Now that we know the story well, lets go ahead and build the financial model. To do this lets review the latest earnings print (8-k) to see what information we are working with on a quarterly basis. Before we begin, this is a technology stock so you see they give both GAAP and Non-GAAP numbers, generally speaking for technology you use Non-GAAP numbers because tech stocks have quite a bit of stock based compensation (SBC) expense. The 8-K currently does not breakdown revenue by segment within the IS but does give a slight breakout in the comments.

http://www.sec.gov/Archives/edgar/data/1326801/000119312513192397/d5303…

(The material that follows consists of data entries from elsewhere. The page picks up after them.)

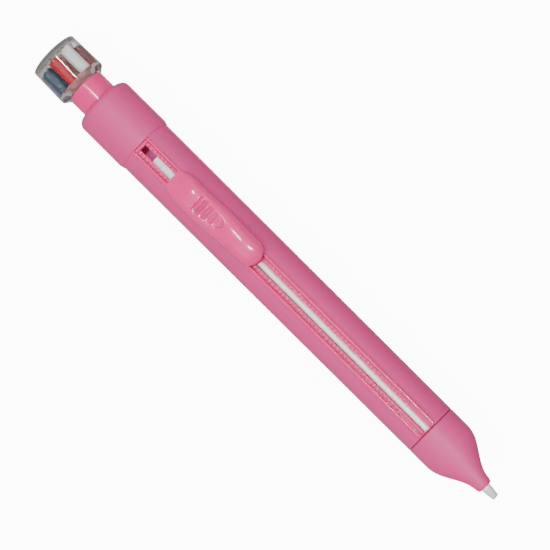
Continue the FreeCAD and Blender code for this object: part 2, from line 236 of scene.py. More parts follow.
def glossy_pink(name, low_tint, high_tint):
    """Polished pink plastic, with the faint waviness of a moulding."""
    made = Finish(name, Specular_IOR_Level=0.3, Coat_Roughness=0.03)
    flow = made.noise(6 * mm, 2.0, made.stretched(0.3, 1, 1))
    wave = made.noise(2.4 * mm, 1.0)
    scuff = made.ramp(made.noise(0.9 * mm, 5.0, made.stretched(0.35, 1, 1)), 0.58, 0.78)
    made.set("Base Color", made.mix(flow, low_tint, high_tint))
    made.set("Roughness", gloss_rough + scuff * 0.12)
    made.set("Coat Weight", gloss_coat - scuff * 0.25)
    made.bump(wave, 0.02 * mm, 0.35)
    return made


def neck_pink():
    """Glossy pink with painted shade: a darker smoky mauve where the clear knob covers it."""
    made = glossy_pink("neck_pink", *deep_pink)
    pink = made.now("Base Color")
    along_x = made.along_pen()
    outside = made.ramp(along_x, cap_base_x - 0.15 * mm, cap_base_x - 0.05 * mm)
    # painted shade: the spigot inside the knob is darkened to a smoky mauve
    made.set("Base Color", made.mix(outside, colour(0.34, 0.19, 0.20), pink))
    return made.material


def slider_pink():
    """Glossy pink with painted shade: darker wherever the mesh's attribute says so, in the dish's valleys and
    at the foot of the front.
    """
    made = glossy_pink("slider_pink", colour(0.75, 0.024, 0.195), colour(0.85, 0.032, 0.230))
    pink = made.now("Base Color")
    painted_shade = made.node("ShaderNodeAttribute", {"attribute_name": "painted_shade"}, {}, "Fac")
    # painted shade: this dark colour darkens the dish's valleys and the foot of the front
    made.set("Base Color", made.mix(painted_shade, pink, colour(0.26, 0.004, 0.050)))
    made.set("Roughness", gloss_rough + painted_shade * 0.35)
    made.set("Coat Weight", gloss_coat - painted_shade * gloss_coat)
    return made.material


pink_gloss = glossy_pink("glossy_pink", *deep_pink).material
pink_neck = neck_pink()
pink_slider = slider_pink()
print("made", pink_gloss.name, pink_neck.name, pink_slider.name)

# %% [markdown]
# The track is glossy pink too. The floor of its tunnel gets a painted glow, an emission of pale mauve that
# stands in for daylight soaking through the thin moulding. Only the floor of its tunnel glows, and only in
# front of the collar, so the painted glow is masked by the height and by the place along the pen, both read
# from the object's own coordinates. The teeth are the same moulding, but the spring has rubbed them dull, so
# their version has almost no clear shine.

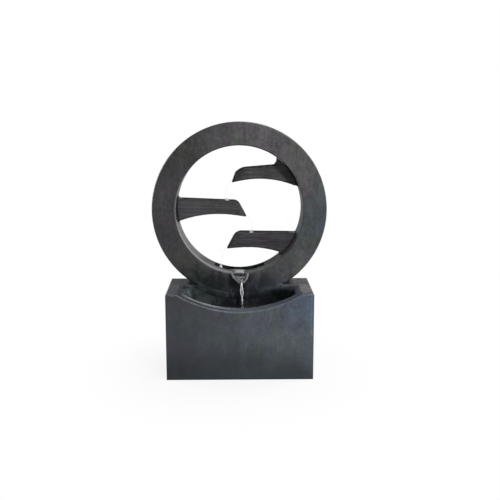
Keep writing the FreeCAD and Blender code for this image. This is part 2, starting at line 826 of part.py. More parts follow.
def hose_passage():
    """Room for the hose where it passes through a wall."""
    return sweep(hose_path(), hose_radius + hose_hole_gap, hose_start, UP)


def make_hose():
    edges = hose_path()
    hose = sweep(edges, hose_radius, hose_start, UP)
    keep("riser_hose", hose.cut(sweep(edges, hose_bore_radius, hose_start, UP)))

    clips = []
    clip_bore = hose_radius + hole_gap
    for angle in clip_angles:
        centre = on_ring(hose_track_radius, angle - 90, hose_y)
        along = ring_direction(angle - 90) * (clip_width / 2)
        outward = (centre - Vec(0, hose_y, ring_z)).normalize()
        band = tube(clip_bore + clip_thickness, clip_bore, centre - along, centre + along)
        foot = rod(clip_foot_radius, centre + outward * (clip_bore + clip_thickness / 2),
                   centre + outward * (ring_outer_radius - ring_wall - seat_gap - hose_track_radius))
        clips.append(band.fuse(foot))
    keep("hose_clips", Part.makeCompound(clips))

    clamps = []
    clamp_bore = hose_radius + fit_gap
    for start, along in ((hose_start + UP * clamp_inset, UP),
                         (hose_end - track_direction * (clamp_inset + clamp_width), track_direction)):
        band = tube(clamp_bore + clamp_thickness, clamp_bore, start, start + along * clamp_width)
        screw_middle = start + along * (clamp_width / 2) - BACK * (clamp_bore + clamp_screw_radius)
        screw_half = along.cross(BACK) * (clamp_screw_length / 2)
        screw = rod(clamp_screw_radius, screw_middle - screw_half, screw_middle + screw_half)
        clamps.append(band.fuse(screw))
    keep("hose_clamps", Part.makeCompound(clamps))


def make_elbow():
    nozzle_tip = on_ring(inlet_reach, inlet_angle, hose_y)
    beyond_tip = on_ring(inlet_reach - past, inlet_angle, hose_y)
    barb_start = elbow_centre - track_direction * (elbow_radius + hose_overlap)
    body = Part.makeSphere(elbow_radius, elbow_centre)
    body = body.fuse([rod(inlet_radius, elbow_centre, nozzle_tip),
                      rod(nozzle_radius, elbow_centre, barb_start)])
    body = body.cut(rod(inlet_bore_radius, elbow_centre, beyond_tip))
    body = body.cut(rod(nozzle_bore_radius, elbow_centre, barb_start - track_direction))
    keep("leaf_inlet_elbow", body)


def make_housing():
    motor_end = volute_back_x + motor_length
    housing = box((volute_back_x, motor_end), centred(hose_y, pump_half_width), (pump_bottom, pump_top))
    housing = round_edges(housing, motor_edge_radius, lambda c: near(c.x, (volute_back_x + motor_end) / 2)
                          and not near(c.y, hose_y) and not near(c.z, motor_z))
    housing = housing.cut(axle(rotor_radius + rotor_gap, (volute_back_x - past, rotor_end_x)))
    housing = housing.cut(axle(bush_radius + fit_gap, (rotor_end_x - past, rotor_end_x + bush_length)))
    gland_z = pump_top - gland_drop
    housing = housing.fuse(rod(gland_radius, Vec(motor_end - past, hose_y, gland_z),
                               Vec(motor_end + gland_length, hose_y, gland_z)))
    for spot in suction_places():
        housing = housing.cut(post(suction_stem_radius + fit_gap, spot.x, spot.y,
                                   (pump_bottom, pump_bottom + suction_stem_depth)))
    keep("pump_housing", housing)


def make_volute():
    volute = box((volute_front_x, volute_back_x), volute_y, volute_z)
    volute = volute.fuse(post(nozzle_radius, pump_x, hose_y, (volute_z[1], nozzle_top)))
    volute = volute.cut(axle(volute_bore, (chamber_x, volute_back_x + past)))
    volute = volute.cut(post(nozzle_bore_radius, pump_x, hose_y,
                             (motor_z + volute_bore - nozzle_bore_radius, nozzle_top + past)))
    eye = axle(eye_radius, (volute_front_x - past, chamber_x + past))
    hub = axle(bush_radius + bush_wall, (volute_front_x, chamber_x))
    arms = box((volute_front_x, volute_front_x + arm_depth), centred(hose_y, eye_radius),
               centred(motor_z, arm_thickness / 2))
    volute = volute.cut(eye.cut(hub).cut(arms))
    volute = volute.cut(axle(bush_radius + fit_gap, (volute_front_x + shaft_inset, chamber_x + past)))
    keep("pump_volute", volute.cut(disc(dial_stem_radius + fit_gap,
                                        (volute_y[1] - dial_stem_length - hole_gap, volute_y[1] + past),
                                        dial_x, motor_z)))


def make_shaft():
    shaft_start = volute_front_x + shaft_inset
    bushes = []
    for start in (shaft_start, rotor_end_x):
        ends = (start, start + bush_length)
        bushes.append(axle(bush_radius, ends).cut(axle(shaft_radius + fit_gap, ends)))
    keep("pump_bushes", Part.makeCompound(bushes))
    keep("pump_shaft", axle(shaft_radius, (shaft_start, rotor_end_x + bush_length)))


def make_rotor():
    disc_x = volute_back_x - impeller_gap - impeller_disc
    blade_x = disc_x - impeller_blade_height
    rotor = axle(rotor_radius, (rotor_x, rotor_x + rotor_length))
    rotor = rotor.fuse(axle(rotor_hub_radius, (blade_x, rotor_x + past)))
    rotor = rotor.fuse(axle(impeller_radius, (disc_x, disc_x + impeller_disc)))
    for index in range(impeller_blades):
        blade = box((blade_x, disc_x + impeller_disc / 2), centred(hose_y, impeller_blade_thickness / 2),
                    (motor_z + rotor_hub_radius / 2, motor_z + impeller_radius - impeller_gap))
        blade.rotate(Vec(0, hose_y, motor_z), RIGHT, 360 * index / impeller_blades)
        rotor = rotor.fuse(blade)
    bore_x = (blade_x - past, rotor_x + rotor_length + past)
    keep("pump_rotor", rotor.cut(axle(shaft_radius + fit_gap, bore_x)))


def make_strainer():
    front_x = volute_front_x - strainer_length
    inner_y = (volute_y[0] - hole_gap, volute_y[1] + hole_gap)
    inner_z = (volute_z[0] - hole_gap, volute_z[1] + hole_gap)
    outer_y = (inner_y[0] - strainer_wall, inner_y[1] + strainer_wall)
    outer_z = (inner_z[0] - strainer_wall, inner_z[1] + strainer_wall)
    skirt_x = volute_front_x + strainer_overlap
    cage = box((front_x, skirt_x), outer_y, outer_z)
    cage = cage.cut(box((front_x + strainer_wall, skirt_x + past), inner_y, inner_z))
    slot_z = (inner_z[0] + strainer_margin, inner_z[1] - strainer_margin)
    count = int((inner_y[1] - inner_y[0] - strainer_slot) / strainer_slot_pitch)
    for index in range(count):
        y = hose_y + (index - (count - 1) / 2) * strainer_slot_pitch
        cage = cage.cut(box((front_x - past, front_x + strainer_slot_run),
                            centred(y, strainer_slot / 2), slot_z))
    for index in range(strainer_side_slots):
        x = front_x + strainer_margin + index * strainer_slot_pitch
        cage = cage.cut(box((x, x + strainer_slot), (outer_y[0] - past, outer_y[1] + past), slot_z))
    keep("pump_strainer", cage)
    keep("pump_sponge", box((front_x + strainer_wall + seat_gap, volute_front_x - seat_gap),
                            (inner_y[0] + seat_gap, inner_y[1] - seat_gap),
                            (inner_z[0] + seat_gap, inner_z[1] - seat_gap)))


def make_dial():
    plate_y = volute_y[1] + seat_gap
    grip_y = plate_y + dial_thickness
    dial = disc(dial_radius, (plate_y, grip_y), dial_x, motor_z)
    grip = box(centred(dial_x, dial_grip_width / 2), (grip_y - past, grip_y + dial_grip_height),
               centred(motor_z, dial_radius - dial_grip_width / 2))
    stem = disc(dial_stem_radius, (volute_y[1] - dial_stem_length, plate_y + past), dial_x, motor_z)
    keep("flow_dial", dial.fuse([grip, stem]))


def suction_places():
    middle = volute_back_x + motor_length / 2
    return [Vec(middle + along * suction_spread, hose_y + across * suction_spread, base_wall)
            for along in (-1, 1) for across in (-1, 1)]


def make_feet():
    feet = []
    for spot in suction_places():
        cup = Part.makeCone(suction_radius, suction_neck_radius, suction_cup_height, spot + UP * seat_gap)
        hollow = Part.makeCone(suction_radius - suction_cup_wall, suction_neck_radius - suction_cup_wall,
                               suction_cup_height - suction_cup_wall, spot + UP * seat_gap)
        stem = post(suction_stem_radius, spot.x, spot.y,
                    (base_wall + suction_cup_height - past, pump_bottom + suction_stem_depth - seat_gap))
        collar = post(suction_collar_radius, spot.x, spot.y,
                      (pump_bottom - suction_collar_height, pump_bottom))
        feet.append(cup.cut(hollow).fuse([stem, collar]))
    keep("pump_feet", Part.makeCompound(feet))


def make_door():
    z = (door_bottom + door_gap, door_top - door_gap)
    free_x = door_half_width - door_gap
    plate = box((hinge_x, free_x), (door_front_y, back_y), z)
    plate = plate.fuse(post(door_thickness / 2, hinge_x, hinge_y, z))
    plate = plate.cut(disc(door_notch_radius, (door_front_y + door_notch_web, back_y + past),
                           free_x, (z[0] + z[1]) / 2))
    rib_x = (-door_half_width + door_ledge + door_hinge_inset, door_half_width - door_ledge - door_rib_inset)
    lowest = door_bottom + door_ledge + door_rib_inset
    highest = door_top - door_ledge - door_rib_inset - door_rib_thickness
    for index in range(door_rib_count):
        rib_z = lowest + (highest - lowest) * index / (door_rib_count - 1)
        plate = plate.fuse(box(rib_x, (door_front_y - door_rib_height, door_front_y + past),
                               (rib_z, rib_z + door_rib_thickness)))
    for pin_z in (z[0], z[1] - door_pin_length / 2):
        plate = plate.cut(post(door_pin_radius + fit_gap, hinge_x, hinge_y,
                               (pin_z, pin_z + door_pin_length / 2)))
    magnets, strikes = [], []
    strike_y = (door_front_y, door_front_y + strike_thickness)
    for height in magnet_heights:
        plate = plate.cut(disc(strike_radius + fit_gap, (door_front_y - past, strike_y[1]), magnet_x, height))
        strikes.append(disc(strike_radius, strike_y, magnet_x, height))
        magnets.append(disc(magnet_radius, (door_seat_y - magnet_thickness, door_seat_y), magnet_x, height))
    keep("access_door", plate)
    keep("door_strikes", Part.makeCompound(strikes))
    keep("door_magnets", Part.makeCompound(magnets))
    pins = []
    half = door_pin_length / 2
    for start, end in ((door_bottom - half, door_bottom + half - door_gap),
                       (door_top - half + door_gap, door_top + half)):
        pins.append(post(door_pin_radius, hinge_x, hinge_y, (start, end)))
    keep("door_pins", Part.makeCompound(pins))


def make_grommet():
    outer = disc(grommet_flange_radius, (back_y - grommet_flange, back_y), grommet_x, grommet_z)
    neck = disc(grommet_neck_radius - fit_gap, (inner_back_y - past, back_y - past), grommet_x, grommet_z)
    inner = disc(grommet_flange_radius - past, (inner_back_y - grommet_lip, inner_back_y - hole_gap),
                 grommet_x, grommet_z)
    bore = disc(grommet_bore_radius, (inner_back_y - grommet_lip - past, back_y + past), grommet_x, grommet_z)
    keep("cord_grommet", outer.fuse([neck, inner]).cut(bore))


def make_drain():
    head_y = back_y - drain_head_height
    head = disc(drain_head_radius, (head_y, back_y), drain_x, drain_z)
    shank = disc(drain_radius - fit_gap, (inner_back_y - drain_boss_depth, head_y + past), drain_x, drain_z)
    slot = box(centred(drain_x, drain_head_radius - drain_slot_inset),
               (back_y - drain_slot_depth, back_y + past), centred(drain_z, drain_slot_width / 2))
    keep("drain_plug", head.fuse(shank).cut(slot))
    seal_y = (head_y - seal_thickness, head_y - fit_gap)
    keep("drain_seal", disc(drain_head_radius - seal_inset, seal_y, drain_x, drain_z).cut(
        disc(drain_radius + 2 * fit_gap, seal_y, drain_x, drain_z)))


def build():
    make_base()
    make_screen()
    make_ring()
    make_ring_cover()
    make_gasket()
    make_ring_fasteners()
    make_spout()
    for name, shape in leaf_shapes.items():
        make_leaf(name, shape)
    make_hose()
    make_elbow()
    make_housing()
    make_volute()
    make_shaft()
    make_rotor()
    make_strainer()
    make_dial()
    make_feet()
    make_door()
    make_grommet()
    make_drain()
    os.makedirs("parts", exist_ok=True)
    for name, shape in SHAPES.items():
        volume = round(shape.Volume / 1000, 2)
        print(name, "solids", len(shape.Solids), "valid", shape.isValid(), "cm3", volume)
        shape.exportStep("parts/" + name + ".step")


build()
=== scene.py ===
import json
import math
import random

import bmesh
import bpy
from mathutils import Matrix, Vector, noise


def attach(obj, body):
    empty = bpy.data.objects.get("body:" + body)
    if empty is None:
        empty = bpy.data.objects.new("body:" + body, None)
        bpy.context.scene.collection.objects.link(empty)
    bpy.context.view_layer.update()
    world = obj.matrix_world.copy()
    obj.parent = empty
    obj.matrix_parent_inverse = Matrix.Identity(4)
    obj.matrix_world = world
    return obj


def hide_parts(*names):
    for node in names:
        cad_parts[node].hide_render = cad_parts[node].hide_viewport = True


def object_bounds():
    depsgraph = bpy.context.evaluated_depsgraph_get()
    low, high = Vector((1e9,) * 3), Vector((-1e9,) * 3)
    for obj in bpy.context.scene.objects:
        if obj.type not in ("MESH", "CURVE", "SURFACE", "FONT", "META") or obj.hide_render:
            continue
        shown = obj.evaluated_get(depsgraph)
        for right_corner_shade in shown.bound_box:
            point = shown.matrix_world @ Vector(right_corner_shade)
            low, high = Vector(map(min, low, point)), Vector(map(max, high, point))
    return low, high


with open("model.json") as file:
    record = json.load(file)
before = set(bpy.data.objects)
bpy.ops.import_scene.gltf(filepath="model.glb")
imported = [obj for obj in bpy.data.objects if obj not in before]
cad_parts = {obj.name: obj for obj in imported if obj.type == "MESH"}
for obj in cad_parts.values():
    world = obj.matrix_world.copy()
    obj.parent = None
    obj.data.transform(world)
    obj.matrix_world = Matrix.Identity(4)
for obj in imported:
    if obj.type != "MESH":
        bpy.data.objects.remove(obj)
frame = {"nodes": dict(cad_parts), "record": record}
nodes = frame["nodes"]
cad_low, cad_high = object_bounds()
random.seed(7)

# Sizes that the looks share with the solids, in metres. The frame gives the overall ones.
BACK = round(cad_high.y, 5)
BASE_FRONT = round(cad_low.y, 5)
RING_OUTER = round(cad_high.x, 5)
RING_Z = round(cad_high.z, 5) - RING_OUTER
RING_WIDTH = 0.076
RING_THICKNESS = 0.118
RING_SINK = 0.0355
RING_INNER = RING_OUTER - RING_WIDTH
RING_FRONT = BACK - RING_THICKNESS
BASE_TOP = RING_Z - RING_OUTER + RING_SINK

RIM_DEPTH = 0.045
BOWL_DEPTH = 0.092
BOWL_HALF = 0.184
BOWL_FLOOR_HALF = 0.150
BOWL_DRAFT = 0.008
BOWL_CORNER = 0.016
BOWL_FRONT = BASE_FRONT + RIM_DEPTH
BOWL_FLOOR = BASE_TOP - BOWL_DEPTH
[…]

Q1 2013 Highlights: With the basics out of the way, notice how the items we want to track are also disclosed on the 8-K (see Part 1). Daily active users (DAUs) were 665 million, Monthly Active Users (MAUs) were 1.11 billion; Mobile MAUs were 751 million. In addition the Company does give some breakout of revenue in the Q1 highlights (although exact numbers are not disclosed to the decimal point on the IS. Revenue from advertising was $1.25 billion, representing 85% of total revenue; Mobile advertising revenue represented approximately 30% of advertising revenue; Payments and other fees revenue was $213 million for the first quarter of 2013

In addition, note the other highlights in the most recent quarter: 1) Launched Facebook Home; 2) Instagram reached 100 million 3) Launched new advertising products such as Lookalike Audiences, Managed Custom Audiences, and Partner Categories 4) Partnered with Datalogix, Epsilon, Acxiom, and BlueKai 5) Enhanced ability to measure advertiser ROI through acquisition of Atlas Advertising Suite; 6) Appointed Susan D. Desmond-Hellmann, M.D., M.P.H., (UCSF), to the company’s board of directors.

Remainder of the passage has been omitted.